Short exercise = Look for the word "code" in each line and report the count of matching lines, with nothing added.

Source records:
*****
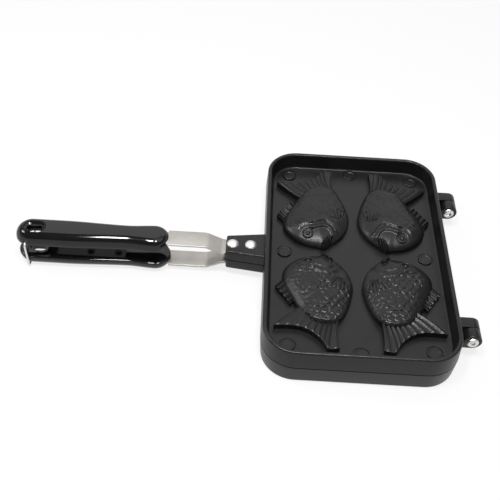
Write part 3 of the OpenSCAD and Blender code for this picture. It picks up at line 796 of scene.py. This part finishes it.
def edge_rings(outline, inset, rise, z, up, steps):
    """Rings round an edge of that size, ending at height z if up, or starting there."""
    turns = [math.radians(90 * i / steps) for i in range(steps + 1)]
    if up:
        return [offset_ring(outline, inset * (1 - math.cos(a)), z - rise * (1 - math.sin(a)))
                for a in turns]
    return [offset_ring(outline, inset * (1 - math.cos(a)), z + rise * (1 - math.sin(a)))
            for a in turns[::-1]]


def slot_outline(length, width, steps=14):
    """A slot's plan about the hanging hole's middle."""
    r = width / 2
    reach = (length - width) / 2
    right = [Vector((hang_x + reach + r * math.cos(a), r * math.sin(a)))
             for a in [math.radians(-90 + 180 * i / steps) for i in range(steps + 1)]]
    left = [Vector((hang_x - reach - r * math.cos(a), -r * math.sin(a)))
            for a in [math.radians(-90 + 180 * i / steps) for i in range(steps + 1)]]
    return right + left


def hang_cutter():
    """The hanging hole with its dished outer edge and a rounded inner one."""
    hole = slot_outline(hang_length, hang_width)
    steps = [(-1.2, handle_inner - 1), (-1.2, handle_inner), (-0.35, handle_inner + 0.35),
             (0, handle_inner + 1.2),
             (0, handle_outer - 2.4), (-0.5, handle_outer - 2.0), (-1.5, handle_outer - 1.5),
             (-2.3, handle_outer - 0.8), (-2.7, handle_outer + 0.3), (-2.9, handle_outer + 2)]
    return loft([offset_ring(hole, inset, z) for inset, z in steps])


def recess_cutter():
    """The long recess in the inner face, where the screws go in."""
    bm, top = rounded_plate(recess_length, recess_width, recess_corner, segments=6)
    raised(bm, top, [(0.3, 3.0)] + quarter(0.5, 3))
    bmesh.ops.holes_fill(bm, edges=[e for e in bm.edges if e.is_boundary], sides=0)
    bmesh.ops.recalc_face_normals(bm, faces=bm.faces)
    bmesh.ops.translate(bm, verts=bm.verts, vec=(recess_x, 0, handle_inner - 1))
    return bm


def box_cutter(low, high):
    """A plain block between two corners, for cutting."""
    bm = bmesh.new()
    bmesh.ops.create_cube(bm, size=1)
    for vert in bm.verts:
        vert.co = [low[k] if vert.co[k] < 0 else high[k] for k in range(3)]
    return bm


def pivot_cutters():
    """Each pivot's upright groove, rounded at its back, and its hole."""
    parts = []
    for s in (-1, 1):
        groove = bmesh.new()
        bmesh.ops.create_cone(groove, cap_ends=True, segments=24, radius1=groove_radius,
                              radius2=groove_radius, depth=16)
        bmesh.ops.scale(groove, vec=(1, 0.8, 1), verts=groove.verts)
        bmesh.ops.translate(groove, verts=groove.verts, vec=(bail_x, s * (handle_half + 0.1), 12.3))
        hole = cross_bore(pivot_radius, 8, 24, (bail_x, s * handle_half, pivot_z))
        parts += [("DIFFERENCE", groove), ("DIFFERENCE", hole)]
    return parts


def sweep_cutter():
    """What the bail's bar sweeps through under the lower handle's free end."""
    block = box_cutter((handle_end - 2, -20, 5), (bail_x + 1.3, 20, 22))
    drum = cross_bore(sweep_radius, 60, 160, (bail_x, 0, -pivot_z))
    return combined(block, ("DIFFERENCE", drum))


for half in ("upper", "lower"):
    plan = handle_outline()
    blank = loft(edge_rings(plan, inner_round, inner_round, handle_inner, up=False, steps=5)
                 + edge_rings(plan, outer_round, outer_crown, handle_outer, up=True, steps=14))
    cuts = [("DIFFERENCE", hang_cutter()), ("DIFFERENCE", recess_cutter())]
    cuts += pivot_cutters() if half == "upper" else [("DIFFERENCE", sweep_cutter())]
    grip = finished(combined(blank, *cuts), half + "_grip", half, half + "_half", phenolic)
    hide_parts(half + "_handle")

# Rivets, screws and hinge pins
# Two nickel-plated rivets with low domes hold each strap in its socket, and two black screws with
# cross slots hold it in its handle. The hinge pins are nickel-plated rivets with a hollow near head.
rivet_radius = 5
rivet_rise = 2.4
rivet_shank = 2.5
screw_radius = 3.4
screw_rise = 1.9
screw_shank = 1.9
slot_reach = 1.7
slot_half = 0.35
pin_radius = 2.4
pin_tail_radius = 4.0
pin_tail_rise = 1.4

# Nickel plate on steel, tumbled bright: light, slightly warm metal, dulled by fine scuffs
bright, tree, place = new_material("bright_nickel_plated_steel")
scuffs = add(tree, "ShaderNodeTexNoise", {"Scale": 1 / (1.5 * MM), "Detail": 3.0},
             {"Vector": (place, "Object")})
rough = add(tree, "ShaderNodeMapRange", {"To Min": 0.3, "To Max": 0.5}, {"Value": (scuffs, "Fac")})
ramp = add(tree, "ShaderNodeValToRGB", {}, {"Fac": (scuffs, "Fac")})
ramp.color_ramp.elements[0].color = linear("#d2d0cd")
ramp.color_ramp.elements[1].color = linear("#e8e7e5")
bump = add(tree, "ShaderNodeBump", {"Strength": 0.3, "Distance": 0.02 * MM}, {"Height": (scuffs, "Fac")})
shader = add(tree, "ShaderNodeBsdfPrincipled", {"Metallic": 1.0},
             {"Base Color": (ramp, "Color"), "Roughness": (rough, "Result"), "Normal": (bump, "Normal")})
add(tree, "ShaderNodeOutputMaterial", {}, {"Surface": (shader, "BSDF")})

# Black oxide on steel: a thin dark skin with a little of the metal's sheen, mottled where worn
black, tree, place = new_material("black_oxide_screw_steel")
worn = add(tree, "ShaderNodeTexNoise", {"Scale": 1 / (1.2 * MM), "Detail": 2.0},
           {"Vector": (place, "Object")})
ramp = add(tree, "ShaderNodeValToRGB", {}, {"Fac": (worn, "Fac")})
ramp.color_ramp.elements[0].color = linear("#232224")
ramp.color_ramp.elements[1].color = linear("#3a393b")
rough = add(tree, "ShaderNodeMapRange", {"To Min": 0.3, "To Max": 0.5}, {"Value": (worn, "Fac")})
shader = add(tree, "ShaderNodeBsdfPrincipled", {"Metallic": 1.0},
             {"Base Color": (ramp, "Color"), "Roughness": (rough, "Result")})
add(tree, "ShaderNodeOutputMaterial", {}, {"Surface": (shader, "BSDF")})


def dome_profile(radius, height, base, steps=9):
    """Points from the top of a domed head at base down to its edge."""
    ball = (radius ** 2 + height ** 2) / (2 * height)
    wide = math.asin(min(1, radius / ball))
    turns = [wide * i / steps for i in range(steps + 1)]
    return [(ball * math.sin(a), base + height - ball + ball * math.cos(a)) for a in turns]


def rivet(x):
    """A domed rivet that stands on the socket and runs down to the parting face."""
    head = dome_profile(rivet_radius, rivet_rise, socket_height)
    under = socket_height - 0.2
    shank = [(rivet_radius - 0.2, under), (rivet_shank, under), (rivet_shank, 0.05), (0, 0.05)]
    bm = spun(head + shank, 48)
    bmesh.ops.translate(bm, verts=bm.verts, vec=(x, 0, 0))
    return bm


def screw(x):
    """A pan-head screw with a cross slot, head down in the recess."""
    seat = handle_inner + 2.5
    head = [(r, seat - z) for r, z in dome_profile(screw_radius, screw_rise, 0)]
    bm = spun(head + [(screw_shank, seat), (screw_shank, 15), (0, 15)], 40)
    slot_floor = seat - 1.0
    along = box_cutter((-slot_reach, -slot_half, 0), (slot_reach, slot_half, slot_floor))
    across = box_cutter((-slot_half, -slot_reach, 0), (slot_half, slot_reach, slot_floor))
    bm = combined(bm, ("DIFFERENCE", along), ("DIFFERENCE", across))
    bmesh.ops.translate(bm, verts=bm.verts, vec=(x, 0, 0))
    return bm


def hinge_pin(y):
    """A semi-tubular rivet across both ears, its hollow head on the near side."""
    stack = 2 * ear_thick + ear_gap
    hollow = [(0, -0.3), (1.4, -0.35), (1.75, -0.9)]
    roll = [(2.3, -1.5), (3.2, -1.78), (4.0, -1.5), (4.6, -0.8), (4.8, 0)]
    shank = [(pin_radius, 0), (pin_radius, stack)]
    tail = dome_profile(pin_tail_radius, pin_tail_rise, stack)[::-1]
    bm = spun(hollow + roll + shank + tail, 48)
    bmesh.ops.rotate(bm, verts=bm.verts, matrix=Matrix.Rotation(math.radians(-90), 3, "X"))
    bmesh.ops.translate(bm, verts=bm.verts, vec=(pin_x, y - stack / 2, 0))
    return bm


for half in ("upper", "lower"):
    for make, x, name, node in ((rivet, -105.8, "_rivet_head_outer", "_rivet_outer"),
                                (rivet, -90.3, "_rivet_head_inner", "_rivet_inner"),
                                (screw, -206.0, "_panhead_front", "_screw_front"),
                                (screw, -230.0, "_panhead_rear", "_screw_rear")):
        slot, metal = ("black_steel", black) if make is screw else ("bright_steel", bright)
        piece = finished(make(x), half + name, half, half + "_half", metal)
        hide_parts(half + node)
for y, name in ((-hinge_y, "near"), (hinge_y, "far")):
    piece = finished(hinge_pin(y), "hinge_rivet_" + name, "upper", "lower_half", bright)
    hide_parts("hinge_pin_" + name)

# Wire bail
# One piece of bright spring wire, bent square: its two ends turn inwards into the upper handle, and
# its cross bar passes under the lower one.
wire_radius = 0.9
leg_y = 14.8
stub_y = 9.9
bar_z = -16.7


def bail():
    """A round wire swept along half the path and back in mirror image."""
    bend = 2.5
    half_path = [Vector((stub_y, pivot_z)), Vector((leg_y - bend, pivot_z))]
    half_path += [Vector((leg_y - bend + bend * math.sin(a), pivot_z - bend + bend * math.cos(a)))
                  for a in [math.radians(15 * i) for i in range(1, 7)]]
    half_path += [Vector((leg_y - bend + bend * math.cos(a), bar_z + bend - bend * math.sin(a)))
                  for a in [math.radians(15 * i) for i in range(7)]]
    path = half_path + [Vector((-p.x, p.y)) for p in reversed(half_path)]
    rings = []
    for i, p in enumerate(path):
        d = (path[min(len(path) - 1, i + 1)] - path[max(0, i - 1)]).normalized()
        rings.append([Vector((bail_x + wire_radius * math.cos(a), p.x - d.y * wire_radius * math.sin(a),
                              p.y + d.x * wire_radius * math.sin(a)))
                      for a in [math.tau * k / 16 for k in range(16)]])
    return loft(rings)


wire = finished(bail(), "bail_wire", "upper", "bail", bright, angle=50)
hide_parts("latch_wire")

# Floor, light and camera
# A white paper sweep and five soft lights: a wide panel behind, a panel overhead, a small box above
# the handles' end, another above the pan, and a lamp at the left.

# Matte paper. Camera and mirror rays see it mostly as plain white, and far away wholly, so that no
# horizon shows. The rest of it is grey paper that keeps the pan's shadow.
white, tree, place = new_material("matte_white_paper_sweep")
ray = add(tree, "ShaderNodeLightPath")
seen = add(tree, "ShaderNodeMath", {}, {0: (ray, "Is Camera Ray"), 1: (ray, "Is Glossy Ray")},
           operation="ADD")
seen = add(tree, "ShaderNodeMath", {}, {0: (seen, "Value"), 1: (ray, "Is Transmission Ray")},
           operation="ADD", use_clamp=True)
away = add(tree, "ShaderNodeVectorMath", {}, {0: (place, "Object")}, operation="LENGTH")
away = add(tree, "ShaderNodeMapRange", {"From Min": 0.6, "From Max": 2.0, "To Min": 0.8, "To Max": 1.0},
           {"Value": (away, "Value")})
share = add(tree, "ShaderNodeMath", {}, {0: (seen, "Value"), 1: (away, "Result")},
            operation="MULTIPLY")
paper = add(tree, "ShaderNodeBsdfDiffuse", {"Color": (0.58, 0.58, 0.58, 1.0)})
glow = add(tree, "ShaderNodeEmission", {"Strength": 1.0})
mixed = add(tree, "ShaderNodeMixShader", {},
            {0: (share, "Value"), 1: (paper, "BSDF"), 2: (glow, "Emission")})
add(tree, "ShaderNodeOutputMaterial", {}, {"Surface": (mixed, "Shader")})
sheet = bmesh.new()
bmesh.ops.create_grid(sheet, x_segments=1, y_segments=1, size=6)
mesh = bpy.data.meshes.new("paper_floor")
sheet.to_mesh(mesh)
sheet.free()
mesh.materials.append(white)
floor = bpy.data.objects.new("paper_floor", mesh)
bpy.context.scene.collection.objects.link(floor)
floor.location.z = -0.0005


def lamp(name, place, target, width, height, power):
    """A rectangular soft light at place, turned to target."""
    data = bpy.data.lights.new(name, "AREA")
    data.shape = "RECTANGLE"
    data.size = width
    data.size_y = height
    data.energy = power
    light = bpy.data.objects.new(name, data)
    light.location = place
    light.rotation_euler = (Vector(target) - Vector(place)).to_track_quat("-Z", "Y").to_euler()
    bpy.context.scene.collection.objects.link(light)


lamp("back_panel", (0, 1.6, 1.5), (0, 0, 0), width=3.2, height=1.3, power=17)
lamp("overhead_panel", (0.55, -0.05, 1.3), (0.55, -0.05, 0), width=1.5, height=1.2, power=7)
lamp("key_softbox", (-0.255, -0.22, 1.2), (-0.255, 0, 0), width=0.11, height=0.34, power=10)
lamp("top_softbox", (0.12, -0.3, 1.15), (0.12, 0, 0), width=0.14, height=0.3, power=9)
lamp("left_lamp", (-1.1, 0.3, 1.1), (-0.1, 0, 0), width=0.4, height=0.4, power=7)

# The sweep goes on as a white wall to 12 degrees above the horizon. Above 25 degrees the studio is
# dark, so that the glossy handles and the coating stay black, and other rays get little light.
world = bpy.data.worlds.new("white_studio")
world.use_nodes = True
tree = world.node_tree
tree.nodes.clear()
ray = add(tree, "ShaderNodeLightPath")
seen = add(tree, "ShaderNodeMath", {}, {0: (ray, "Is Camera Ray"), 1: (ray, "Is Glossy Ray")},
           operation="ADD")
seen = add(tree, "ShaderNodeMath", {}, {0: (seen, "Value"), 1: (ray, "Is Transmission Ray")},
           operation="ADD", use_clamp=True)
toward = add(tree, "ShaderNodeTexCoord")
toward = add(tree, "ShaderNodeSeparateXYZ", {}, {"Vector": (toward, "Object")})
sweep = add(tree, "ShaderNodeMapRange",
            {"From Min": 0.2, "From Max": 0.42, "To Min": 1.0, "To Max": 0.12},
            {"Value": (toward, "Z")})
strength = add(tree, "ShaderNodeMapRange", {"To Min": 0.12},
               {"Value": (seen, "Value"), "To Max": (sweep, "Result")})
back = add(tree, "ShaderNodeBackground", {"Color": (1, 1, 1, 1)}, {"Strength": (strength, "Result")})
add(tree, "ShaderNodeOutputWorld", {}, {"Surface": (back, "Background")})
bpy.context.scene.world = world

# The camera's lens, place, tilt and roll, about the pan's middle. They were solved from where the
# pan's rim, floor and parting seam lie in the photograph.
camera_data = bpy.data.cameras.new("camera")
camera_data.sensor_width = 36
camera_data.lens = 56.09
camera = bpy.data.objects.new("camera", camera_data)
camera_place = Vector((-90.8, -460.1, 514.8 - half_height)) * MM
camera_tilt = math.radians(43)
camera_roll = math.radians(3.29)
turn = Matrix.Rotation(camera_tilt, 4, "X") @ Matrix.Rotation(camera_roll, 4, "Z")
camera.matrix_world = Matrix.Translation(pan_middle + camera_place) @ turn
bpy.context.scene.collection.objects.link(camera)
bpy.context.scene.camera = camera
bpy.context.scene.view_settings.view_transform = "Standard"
*****
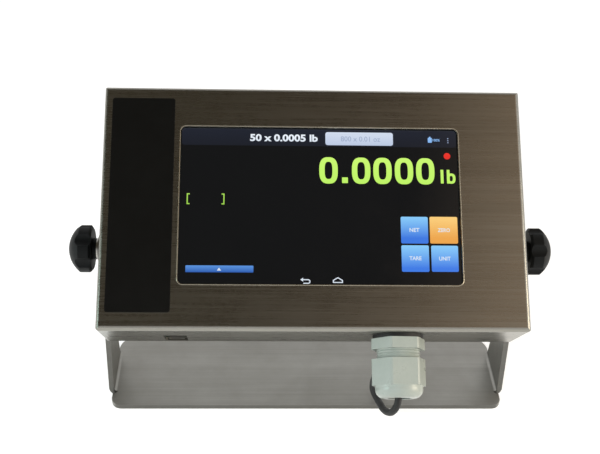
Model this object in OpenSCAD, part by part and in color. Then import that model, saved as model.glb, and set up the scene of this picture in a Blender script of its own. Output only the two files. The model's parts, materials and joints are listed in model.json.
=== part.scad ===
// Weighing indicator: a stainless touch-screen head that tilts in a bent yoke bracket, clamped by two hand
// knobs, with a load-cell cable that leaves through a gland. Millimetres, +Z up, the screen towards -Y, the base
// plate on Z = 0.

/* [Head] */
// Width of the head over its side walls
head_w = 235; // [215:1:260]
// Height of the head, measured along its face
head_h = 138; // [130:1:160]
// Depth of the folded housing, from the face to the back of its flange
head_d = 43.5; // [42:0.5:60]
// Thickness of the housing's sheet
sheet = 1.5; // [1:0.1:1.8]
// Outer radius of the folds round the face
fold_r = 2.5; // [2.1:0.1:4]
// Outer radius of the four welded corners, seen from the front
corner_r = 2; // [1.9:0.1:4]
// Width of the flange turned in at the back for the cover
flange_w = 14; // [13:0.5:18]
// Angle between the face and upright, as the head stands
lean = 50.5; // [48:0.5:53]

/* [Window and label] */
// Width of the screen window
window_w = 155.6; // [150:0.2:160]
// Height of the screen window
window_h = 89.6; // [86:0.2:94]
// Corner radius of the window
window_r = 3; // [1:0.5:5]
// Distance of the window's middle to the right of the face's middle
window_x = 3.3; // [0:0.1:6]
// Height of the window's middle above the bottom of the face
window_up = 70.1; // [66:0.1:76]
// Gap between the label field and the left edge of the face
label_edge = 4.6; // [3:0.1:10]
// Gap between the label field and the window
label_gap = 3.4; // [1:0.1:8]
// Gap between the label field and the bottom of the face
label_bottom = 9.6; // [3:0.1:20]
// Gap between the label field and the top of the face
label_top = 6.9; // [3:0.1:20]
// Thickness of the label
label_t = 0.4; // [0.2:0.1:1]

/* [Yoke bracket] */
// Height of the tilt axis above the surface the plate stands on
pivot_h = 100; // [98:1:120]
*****
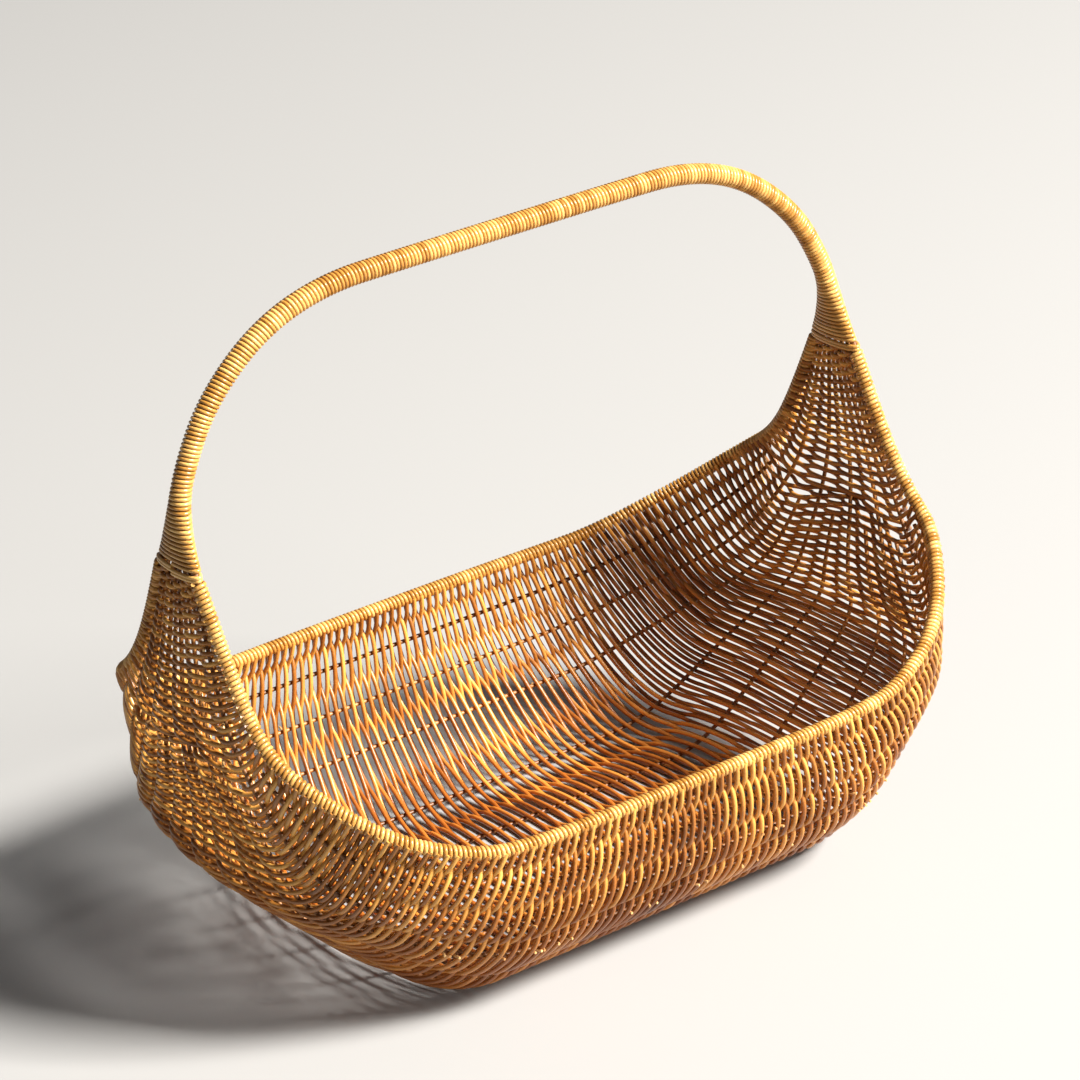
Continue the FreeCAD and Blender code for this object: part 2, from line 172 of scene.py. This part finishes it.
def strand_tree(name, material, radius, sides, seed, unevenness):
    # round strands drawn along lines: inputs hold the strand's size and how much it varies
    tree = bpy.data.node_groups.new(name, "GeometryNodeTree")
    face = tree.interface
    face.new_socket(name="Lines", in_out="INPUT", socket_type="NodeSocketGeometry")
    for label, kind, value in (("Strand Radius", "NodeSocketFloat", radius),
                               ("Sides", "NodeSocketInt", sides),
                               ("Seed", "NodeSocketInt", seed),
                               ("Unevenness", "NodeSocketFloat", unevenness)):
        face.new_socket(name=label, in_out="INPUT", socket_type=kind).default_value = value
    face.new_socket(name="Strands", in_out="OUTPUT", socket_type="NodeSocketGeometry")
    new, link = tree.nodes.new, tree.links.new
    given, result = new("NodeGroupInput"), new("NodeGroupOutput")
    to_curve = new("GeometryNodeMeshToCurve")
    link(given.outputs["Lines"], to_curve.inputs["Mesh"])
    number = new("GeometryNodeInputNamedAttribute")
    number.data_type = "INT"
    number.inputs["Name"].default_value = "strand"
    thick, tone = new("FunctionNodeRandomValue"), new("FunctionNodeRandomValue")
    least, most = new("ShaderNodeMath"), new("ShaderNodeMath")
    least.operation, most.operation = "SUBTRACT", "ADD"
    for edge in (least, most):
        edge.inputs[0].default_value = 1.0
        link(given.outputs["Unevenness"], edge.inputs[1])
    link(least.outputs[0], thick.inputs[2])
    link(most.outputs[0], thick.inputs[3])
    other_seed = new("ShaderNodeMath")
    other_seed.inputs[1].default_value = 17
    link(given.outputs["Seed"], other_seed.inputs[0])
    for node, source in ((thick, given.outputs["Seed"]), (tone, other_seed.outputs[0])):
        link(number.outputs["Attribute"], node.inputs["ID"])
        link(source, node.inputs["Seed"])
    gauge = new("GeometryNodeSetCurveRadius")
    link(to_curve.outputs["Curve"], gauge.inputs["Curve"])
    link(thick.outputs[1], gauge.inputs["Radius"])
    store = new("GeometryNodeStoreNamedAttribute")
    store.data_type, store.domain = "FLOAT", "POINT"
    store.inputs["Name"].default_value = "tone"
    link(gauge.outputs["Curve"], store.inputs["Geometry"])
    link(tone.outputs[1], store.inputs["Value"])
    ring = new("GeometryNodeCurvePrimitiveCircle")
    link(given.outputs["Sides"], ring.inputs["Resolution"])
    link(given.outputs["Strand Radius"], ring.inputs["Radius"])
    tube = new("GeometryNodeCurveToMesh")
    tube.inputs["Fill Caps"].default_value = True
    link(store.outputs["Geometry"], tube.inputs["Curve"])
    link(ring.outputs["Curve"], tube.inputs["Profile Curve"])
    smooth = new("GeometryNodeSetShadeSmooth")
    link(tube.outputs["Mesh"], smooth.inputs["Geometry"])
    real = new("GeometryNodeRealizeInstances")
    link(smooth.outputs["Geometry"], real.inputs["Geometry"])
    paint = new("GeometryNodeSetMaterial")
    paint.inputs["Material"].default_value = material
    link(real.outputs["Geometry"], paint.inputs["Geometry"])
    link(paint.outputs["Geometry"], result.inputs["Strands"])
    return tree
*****
Task solution = 2